Per chi volesse immergersi nel mondo dei NoN, una sottolineatura la merita certamente La Tela Del Ragno, di cui sempre Andrea dice “Non si contano le versioni e gli arrangiamenti diversi che ha subìto questo pezzo, fino a trovare, forse, la sua versione definitiva pochi giorni prima di andare in studio. E’ una presa di coscienza, e una ammissione di colpa nei confronti del proprio vissuto a cui quasi nessuno della mia generazione, i nati negli anni settanta, dovrebbe sottrarsi, ed io infatti non l’ho fatto. L’essere spietatamente sinceri con se stessi dovrebbe garantire il regno dei cieli (con corollario di vergini e caffè Lavazza…)”. Quest’ultima frase piacerebbe sicuramente anche a Buk.

E ancora Come L’ombra, brano ripreso dalla colonna sonora de Il Conformista di Bernardo Bertolucci e firmato Trio Lescano, “scarnificato” e ricostruito con il loro “mood”, il cui ritornello è sugellato dal violoncello di Alice Chiari (presente in altre due tracce), “che è stato trattato e maltrattato tanto da renderlo quasi irriconoscibile”.
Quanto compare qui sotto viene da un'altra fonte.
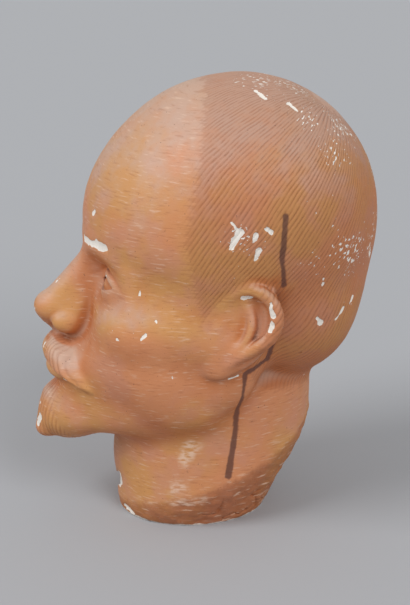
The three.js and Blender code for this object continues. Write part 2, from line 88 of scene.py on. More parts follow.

Ecco, i NoN hanno a mio avviso una duplice propensione che andrebbe corretta. Innanzi tutto quella di voler incanalare sui loro binari le sensazioni che l’ascolto scatenerà, spiegando addirittura le liriche. Ma ve lo immaginate Charles Bukowski che erudisce i suoi lettori sul senso delle sue parole prima ancora che possano aprire il libro? E poi il voler far apparire tutto aleggiante tra il beat e il sacro con continui rimandi a una certa misticità alta “sancta sanctorum”, e a un’altra più terrena infarcita di granelli sergentpepperiani (i barattoli di chiodi, il violoncello maltrattato e irriconoscibile, le citazioni cult e via dicendo).

C’è una parte del comunicato stampa, quella finale, che pur proponendosi ancora una volta di spiegare qualcosa (la copertina, anche quella!), risulta certamente utile a sintetizzare questo secondo album dei ragazzi di Firenze e di Pistoia: “Sono intorno a un tavolo i tre NoN nella copertina di Sancta Sanctorum. Hanno i volti coperti da un telo e sembrano guardarci, inermi. Ma le loro canzoni generano un vento che muove le nuvole oscurando il sole e lasciando che il buio evidenzi solo i contorni delle cose. E sono tutte cose interiori quelle dentro il loro e il nostro Sancta Sanctorum. Entrambi coperti da un telo che un soffio elettrico lacera, lasciandoci guardare l’umana verità che viene custodita nel tempio di ciascuno”.

Ma perché non lasciare che il buio evidenzi solo i contorni delle cose, lasciando ognuno libero di andarvisi a cercare il sole?

“Basta crederci. Sta a te sapere come interpretare la frase” (Bukowski dixit).